Captain Jim Philippson, 29, of Colchester-based 7 Parachute Regiment Royal Horse Artillery, died in a firefight with rebels on June 11.
Defence secretary Des Browne said last night: “My thoughts are with the family and friends of those killed in the attack against UK troops in Afghanistan.
"Our troops are in Afghanistan to help the Afghans rebuild their country. That means facing down the Taliban who will go to any lengths to oppose progress.
"In doing this job we lost two of our troops yesterday and I am greatly saddened by this.”
The Sangin valley, in the north of Helmand province, has been the focus of British military activity in recent weeks.
Some 3,300 soldiers have now been deployed to Helmand as part of Nato's International Security Assistance Force. Their aim is to help the Afghanistan Government stamp its authority on the region which is seen as a Taliban stronghold.
Helmand is a notorious drug poppy-growing area and soldiers are not just battling militants but drug dealers and smugglers.
It has seen fighting between coalition soldiers and insurgents who cross the isolated and unguarded border from Pakistan.
The most senior British Army officer in Afghanistan warned last night that the two soldiers killed in fighting there will probably not be the last.
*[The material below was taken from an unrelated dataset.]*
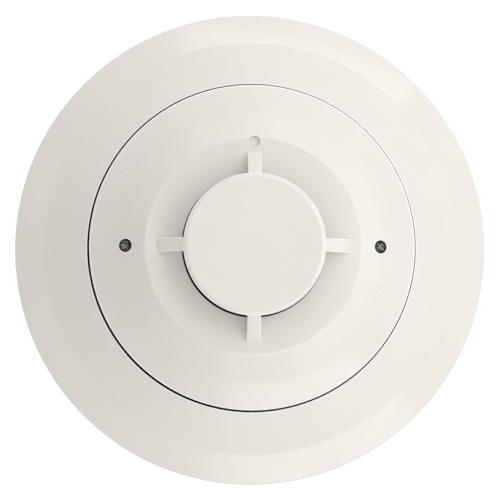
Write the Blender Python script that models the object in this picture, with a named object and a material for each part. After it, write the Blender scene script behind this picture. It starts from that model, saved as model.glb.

Brigadier Ed Butler, commander of 16 Air Assault Brigade, said there will be further casualties as soldiers struggle to impose order on the lawless south of the country.
Speaking in Afghanistan, Brigadier Butler said British forces were determined to press on despite resistance from those who violently oppose change.
He said: “Any casualties are hugely regrettable and we feel for those families and relatives of those soldiers.
“Like the start of any operation, one anticipates casualties and we are prepared that there will be unfortunately more casualties as we win the campaign against those who oppose security, oppose the government of Afghanistan and those who don't want this to be a better place to live.”